Finding subclonal variants

Caleb Lareau edited this page Jun 27, 2022 · 7 revisions

Finding informative variants using mgatk

Current best practices

The Seurat/Signac packages provide compatible interactive workflows for mtDNA variant analysis with mtscATAC-seq. Specifically, we recommend these functions:

  • ReadMGATK imports files from the mgatk execution and stores them in the Seurat object.
  • IdentifyVariants utilizes the strand concordance and VMR statistics over an mtscATAC-seq library to identify high-quality subclonal variants.
  • FindClonotypes takes the high-confidence variants from the preceding function to then infer clones via a cell-cell neighbor graph construction in heteroplasmy space.
  • AlleleFreq then enables computing allele frequencies per cell/variant

Automatic variant calling in mgatk

As of version 0.6.0, we've implemented automated sub-clonal variant calling into the standard execution for the mgatk tenx mode, which should be the go-to for mtscATAC-seq libraries (noting that this mode of variant calling isn't applicable for scRNA-derived libraries; see note below).

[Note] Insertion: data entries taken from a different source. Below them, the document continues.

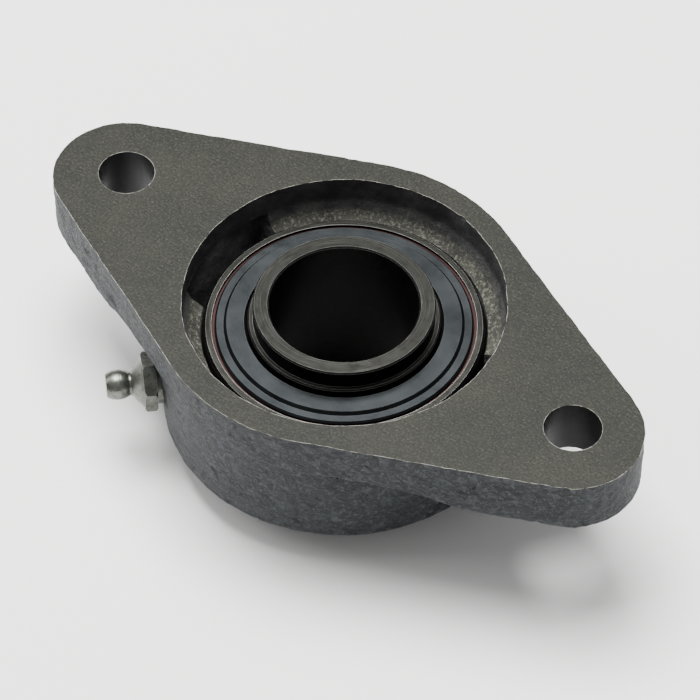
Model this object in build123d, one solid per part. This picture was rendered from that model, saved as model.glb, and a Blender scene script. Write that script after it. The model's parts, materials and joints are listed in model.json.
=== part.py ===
from build123d import *
import os
from math import asin, atan2, cos, radians, sin, sqrt, tan

# A two-bolt flange mount bearing: a cast rhombic housing with a self-aligning ball bearing insert.
# Millimetres. The origin is on the mounting face, midway between the two bolt holes.
# +X runs along the bolt holes and +Z points out of the mounting face: the housing is below Z = 0.
# The "nose" is the inner ring's end at the mounting face, and the "collar" is its other end,
# which sticks out further and holds the set screws.

# How far a cutting shape runs past the surface that it cuts
OVERCUT = 1.0

# Housing
BOLT_SPACING = 117.0
BOLT_HOLE_R = 6.05
CAST_OFFSET_Y = -0.8
EAR_R = 15.5
EAR_THICKNESS = 13.6
WEB_THICKNESS = 10.6
RAMP_START = 49.5
RAMP_END = 33.5
FLANGE_DRAFT_DEG = 1.0
BODY_R = 39.7
BODY_DEPTH = 32.0
BODY_DRAFT_DEG = 2.5
EDGE_FILLET_R = 1.2
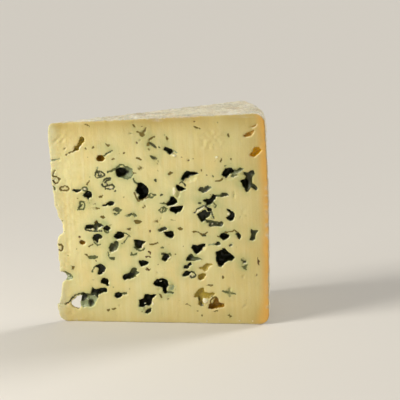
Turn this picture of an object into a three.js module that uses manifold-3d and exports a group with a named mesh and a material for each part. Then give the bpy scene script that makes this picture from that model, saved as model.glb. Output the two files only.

A plot of stand correlation and variance-mean ratio is the most informative to identify informative mtDNA variants and is reported in the “.vmr_strand_plot.png” plot as part of the default output. Specifically, the x-axis represents the Pearson correlation between a variant's forward and reverse strand read counts across cells. This metric effectively separates low quality variants from high quality ones based on the overall concordance of heteroplasmy between strands. Overall, we expect to identify a pattern of substitutions where some variants are more common than others (specifically transitions rather than transversions). This variant signature plot can be generated rapidly from the “.variant_stats.tsv.gz” and "refAllele.txt" files returned in the mgatk output.

Workflow used in mtscATAC-seq paper (Lareau et al. 2020 nature Biotechnology)

An example of this workflow is provided at the vignette here: CRC tumor vignette. The vignette contains several sections specifically related to the dataset at hand, but skipping to the Find mtDNA variants section will get you going from base mgatk execution -> high quality variants most quickly.

The core function for performing variant calling is available as a source-able Rscript. You can quickly stream this file like so:

wget https://gist.githubusercontent.com/caleblareau/baee9629b9bf4c8ada1a833174ddef3e/raw/7e280c170128404789e0e62a1e1ef0dce1bdb09b/variant_calling.R

Important: this approach doesn't really work with droplet scRNA-seq since only one strand is being sequenced. Thus, the whole philosophy of strand concordance dissolves!! I don't know of the best way to de novo find subclonal variants in droplet-based single-cell RNA-seq, and generally would advise against even trying... it's cost me more hours of pain than I care to admit!